Caucus Day, Thursday, January 3: I drive people to the school building so that my job will be over at 7:00 pm when the doors are closed and the caucus begins. After delivering the final group, I walk inside to witness a caucus. The gym is crowded; Kamilah grins as she points to tables jammed with supporters and tells me it is a record turnout, more than double that of 2004. As I walk down the stream of bodies stopped at the sign-in desk, I see hands waving to get my attention and realize people want me to see them, want me to know they are here. My vision finally clears by the time I arrive at the hotel.

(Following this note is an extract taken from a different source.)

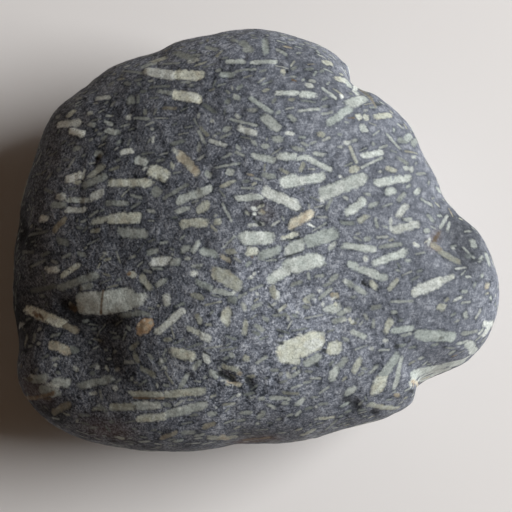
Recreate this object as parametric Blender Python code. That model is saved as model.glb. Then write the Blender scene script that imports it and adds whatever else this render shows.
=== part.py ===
"""River pebble: a water-worn cobble of porphyritic basalt, 100 mm long, lying on its flat underside.

Metres, +Z up. +X runs along the length to the narrow lobe, +Y towards the back, and the ground is z = 0.
"""

import bmesh
import bpy
import numpy as np

MM = 0.001

# The plan outline at the stone's widest level: bearing from +X in degrees, radius in mm.
OUTLINE = (
    (0, 45.8), (5, 42.1), (10, 39.4), (15, 38.8), (26, 38.1), (33, 39.0), (49, 38.4), (57, 37.8),
    (60, 39.8), (65, 42.0), (77, 43.0), (92, 44.2), (100, 44.2), (112, 45.1), (118, 45.0), (124, 46.3),
    (130, 47.7), (138, 48.4), (146, 50.1), (161, 49.2), (172, 49.2), (182, 49.7), (189, 50.4),
    (195, 51.6), (204, 53.0), (212, 56.5), (220, 56.6), (227, 54.9), (237, 50.8), (247, 47.1),
    (258, 44.2), (265, 42.4), (271, 42.1), (283, 42.4), (296, 43.1), (308, 45.6), (314, 46.3),
    (318, 45.0), (321, 45.6), (329, 49.7), (335, 51.6), (341, 51.8), (347, 51.0), (354, 48.5),
)
HALF_LENGTH, HALF_WIDTH = 49.0, 43.0  # half axes of the ellipse that the level lines near the top follow
OUTLINE_FADE = 4.5  # power of the plan fraction by which the outline takes over from that ellipse

WIDEST_Z = 19.0  # height of the widest level
UPPER_RISE = 23.0  # from the widest level to the ridge
LOWER_DROP = 20.3  # from the widest level to where the underside would end if it weren't worn flat
BOXINESS = 2.5  # power of the superellipse an upright section follows: 2 is an ellipse
BLUNT_ENDS = ((-12.0, 24.0, 2.6), (80.0, 30.0, 0.4))  # bearing, spread in degrees and extra boxiness above

# The upper face falls away like a low roof on both sides of a rounded ridge.
RIDGE_X, RIDGE_LEAN = -1.0, 0.3  # where the ridge crosses y = 0, and its mm of x for each mm of y
RIDGE_ROUNDING = 7.0  # mm
RIDGE_FALL = 0.115  # mm of height lost for each mm away from it

# Broad swells (+) and hollows (-) worn into the stone: centre x, y, z, spread and height in mm.
SWELLS = (
    (-33.5, -24.0, 32.0, 6.2, -2.6),  # the bowl near the left front corner
    (-45.0, -14.6, 28.0, 3.1, -1.2),  # the groove at the left edge
    (-47.0, 2.0, 24.5, 2.8, -1.2),  # the dimple behind it
    (40.5, 1.0, 35.0, 4.4, -1.5),  # the hollow on the lobe
    (31.0, -3.0, 38.0, 13.8, -1.0),  # the saddle between lobe and ridge
    (17.0, 33.0, 29.0, 4.1, -1.6),  # the step below the back right corner
    (32.0, -29.5, 21.0, 2.5, -0.7),  # the broken corner in front of the lobe
    (-3.5, -41.0, 22.0, 3.8, -0.8),  # the shallow groove in the front face
    (-8.0, 30.0, 37.0, 8.8, 0.8),  # the back shoulder
    (-20.0, -42.0, 27.0, 6.9, 0.7),  # the front shoulder
    (21.0, -37.0, 28.0, 5.6, 0.6),  # the swell right of the groove
    (-10.0, 40.0, 12.0, 7.5, -1.4),  # low on the back
    (22.0, 30.0, 8.0, 5.6, 0.9),  # low on the back, towards the lobe
    (-40.0, 20.0, 10.0, 6.3, -1.2),  # low on the left
    (28.0, -23.0, 3.0, 5.6, -1.0),  # under the lobe
    (-24.0, -26.0, 2.5, 5.6, 0.8),  # under the left front corner
)
OUTWARD_AXES = np.array((50.0, 44.0, 22.0))  # half axes of the ellipsoid whose normals the swells follow

CELLS = (30, 28, 14)  # cuts of the starting cube along x, y and z


def outline_radius(bearing: np.ndarray) -> np.ndarray:
    """The plan outline's radius in mm at each bearing in radians: a smooth closed curve through OUTLINE."""
    knots, radii = np.array(OUTLINE, float).T
    knots = np.radians(np.concatenate([knots[-2:] - 360, knots, knots[:2] + 360]))
    radii = np.concatenate([radii[-2:], radii, radii[:2]])
    slopes = np.gradient(radii, knots)
    turn = np.mod(bearing, 2 * np.pi)
    left = np.clip(np.searchsorted(knots, turn, side="right") - 1, 1, len(knots) - 3)
    gap = knots[left + 1] - knots[left]
    t = (turn - knots[left]) / gap
    rise = radii[left + 1] - radii[left]
    start_bend = slopes[left] * gap - rise
    end_bend = rise - slopes[left + 1] * gap
    return radii[left] + t * rise + t * (1 - t) * ((1 - t) * start_bend + t * end_bend)


def blunting(bearing: np.ndarray) -> np.ndarray:
    """The upper half's extra boxiness at each bearing in radians: a bell round each blunt end."""
    extra = np.zeros(len(bearing))
    for centre, spread, most in BLUNT_ENDS:
        off = (np.degrees(bearing) - centre + 180) % 360 - 180
        extra += most * np.exp(-((off / spread) ** 2))
    return extra


def swelling(points: np.ndarray) -> np.ndarray:
    """How far in mm each point stands out because of the swells: the sum of their bells."""
    height = np.zeros(len(points))
    for *centre, spread, most in SWELLS:
        height += most * np.exp(-((points - centre) ** 2).sum(axis=1) / (2 * spread**2))
    return height


def worn_surface(cube_points: np.ndarray) -> np.ndarray:
    """The stone's points in mm for points on a cube's surface, whose sides are at -1 and 1.

    Each cube point gives a ray, and the ray is cut off where (plan fraction)^n + (height fraction)^n = 1,
    with n the boxiness at its bearing. Fractions become mm by the plan radius and the rise or drop. The
    swells then move each point along the outward direction, and nothing reaches below the ground.
    """
    ray = np.tan(cube_points * np.pi / 4)
    ray /= np.linalg.norm(ray, axis=1, keepdims=True)
    bearing = np.arctan2(ray[:, 1], ray[:, 0])
    plan, height = np.hypot(ray[:, 0], ray[:, 1]), ray[:, 2]
    power = BOXINESS + np.where(height > 0, blunting(bearing), 0.0)
    reach = (plan**power + np.abs(height) ** power) ** (-1 / power)
    plan, height = plan * reach, height * reach

    ellipse = 1 / np.hypot(np.cos(bearing) / HALF_LENGTH, np.sin(bearing) / HALF_WIDTH)
    radius = plan * (ellipse + (outline_radius(bearing) - ellipse) * plan**OUTLINE_FADE)
    x, y = radius * np.cos(bearing), radius * np.sin(bearing)
    off_ridge = np.hypot(x - RIDGE_X - RIDGE_LEAN * y, RIDGE_ROUNDING) - RIDGE_ROUNDING
    upper = UPPER_RISE - RIDGE_FALL * off_ridge
    points = np.stack([x, y, WIDEST_Z + height * np.where(height > 0, upper, LOWER_DROP)], axis=1)

    outward = (points - (0, 0, WIDEST_Z)) / OUTWARD_AXES**2
    outward /= np.linalg.norm(outward, axis=1, keepdims=True)
    points += outward * swelling(points)[:, None]
    points[:, 2] = np.maximum(points[:, 2], 0.0)
    return points


def gridded_cube(form: bmesh.types.BMesh) -> None:
    """Makes a cube whose faces are cut into CELLS in the mesh."""
    bmesh.ops.create_cube(form, size=2.0)
    for axis, count in enumerate(CELLS):
        along = [edge for edge in form.edges if (edge.verts[0].co - edge.verts[1].co)[axis] != 0]
        bmesh.ops.subdivide_edges(form, edges=along, cuts=count - 1)


def basalt() -> bpy.types.Material:
    """Dull dark grey stone, the average of the groundmass and its pale crystals."""
    material = bpy.data.materials.new("porphyritic_basalt")
    material.use_nodes = True
    shader = material.node_tree.nodes["Principled BSDF"]
    shader.inputs["Base Color"].default_value = (0.21, 0.22, 0.22, 1.0)
    shader.inputs["Metallic"].default_value = 0.0
    shader.inputs["Roughness"].default_value = 0.6
    return material


def build_pebble() -> bpy.types.Object:
    """The stone, as one closed mesh object."""
    form = bmesh.new()
    gridded_cube(form)
    points = worn_surface(np.array([vertex.co for vertex in form.verts]))
    for vertex, point in zip(form.verts, points):
        vertex.co = point * MM
    bmesh.ops.recalc_face_normals(form, faces=form.faces)
    mesh = bpy.data.meshes.new("pebble")
    form.to_mesh(mesh)
    form.free()
    mesh.shade_smooth()
    mesh.materials.append(basalt())
    pebble = bpy.data.objects.new("pebble", mesh)
    bpy.context.scene.collection.objects.link(pebble)
    return pebble


def main() -> None:
    """Clears the scene and builds the stone."""
    for old in list(bpy.data.objects):
        bpy.data.objects.remove(old, do_unlink=True)
    build_pebble()


main()
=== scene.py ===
"""Looks of the river pebble: a water-worn cobble of porphyritic basalt on a plain pale floor.

The frame is the CAD model's: metres, +Z up, +X along the stone to its narrow lobe, resting on z = 0. The
stone is one body, so one fine mesh stands for the CAD solid. It follows the same worn form, with the relief
of its skin added. It carries as attributes where the feldspar laths lie, and the material reads them. Sizes
in the classes are in millimetres, and places on the seen face are given by column and row in the 512 x 512
picture.
"""

import logging
import math
from dataclasses import dataclass, field
from enum import Enum
from typing import Any

import bpy
import numpy as np
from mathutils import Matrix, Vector
from mathutils.bvhtree import BVHTree


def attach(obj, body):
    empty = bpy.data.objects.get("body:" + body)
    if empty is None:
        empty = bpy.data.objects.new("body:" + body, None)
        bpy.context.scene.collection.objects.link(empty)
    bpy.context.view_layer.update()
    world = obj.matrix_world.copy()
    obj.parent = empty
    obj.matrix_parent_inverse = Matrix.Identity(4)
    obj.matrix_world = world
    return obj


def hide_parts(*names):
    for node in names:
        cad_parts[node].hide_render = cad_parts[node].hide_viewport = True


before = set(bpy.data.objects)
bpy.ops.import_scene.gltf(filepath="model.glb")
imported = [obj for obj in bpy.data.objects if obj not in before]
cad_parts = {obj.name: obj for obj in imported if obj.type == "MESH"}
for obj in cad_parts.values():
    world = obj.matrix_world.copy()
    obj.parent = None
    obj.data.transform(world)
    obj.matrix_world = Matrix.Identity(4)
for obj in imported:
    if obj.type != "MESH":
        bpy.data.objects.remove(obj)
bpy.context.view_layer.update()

MM = 0.001
PICTURE = 512  # pixels across the picture
Pixel = tuple[float, float]  # column and row in the picture

HASH_FACTORS = (374761393, 668265263, 362437)  # odd numbers, one for each axis
HASH_SEED, HASH_MIXER = 974634777, 1274126177
FELDSPAR_TINT, TINT_STEP = 0.28, 0.12

log = logging.getLogger("river_pebble")


def linear_colour(hex_code: str) -> tuple[float, float, float, float]:
    """Turns an sRGB hex colour into linear red, green, blue and alpha.

    Args:
        hex_code: Six hex digits.
    Returns:
        The linear colour, opaque.
    """
    parts = [int(hex_code[at:at + 2], 16) / 255 for at in (0, 2, 4)]
    red, green, blue = (p / 12.92 if p <= 0.04045 else ((p + 0.055) / 1.055) ** 2.4 for p in parts)
    return red, green, blue, 1.0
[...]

It is a two hour drive from Cedar Rapids to Des Moines. I have splurged on a car and driver to take me while my crew mates work the caucus. As the car arrives at downtown Des Moines, there are yells and cheers that grow louder as we near the hotel. The ballroom is elbow to elbow; Stevie Wonder's Signed, Sealed and Delivered has the crowd dancing in place. It is Times Square on New Year's Eve and Fourth of July fireworks on the banks of Hudson.
As I drink in the jubilation of the star-spangled crowd, my mind races back to when I first canvassed for Obama outside a Shoprite in Manhattan in February, a week after he announced in Springfield. I was freezing but Fired Up!, the name Barack Obama still tasting strange as I said it aloud. Because I was not a street warrior, but a backroom operator, I asked a pro to go with me. “The first rule is to make eye contact,” she told me. After standing and chanting for an hour, my eyes finally locked onto the eyes of a young black man in a suit and tie. “Don’t waste my time,” he barked as I approached with my rallying cry, “Barack Obama, be part of history.” He strode away, swinging his shopping bag as a weapon to ward me off. “No way no nigger named Barack Hussein Obama is gonna be president.”
The jostling of a red-faced white lady who wears a necklace of red, white and blue beads brings me back to the victory celebration. “This is history,” I yell at her, over the noise. “I know,” she yells back.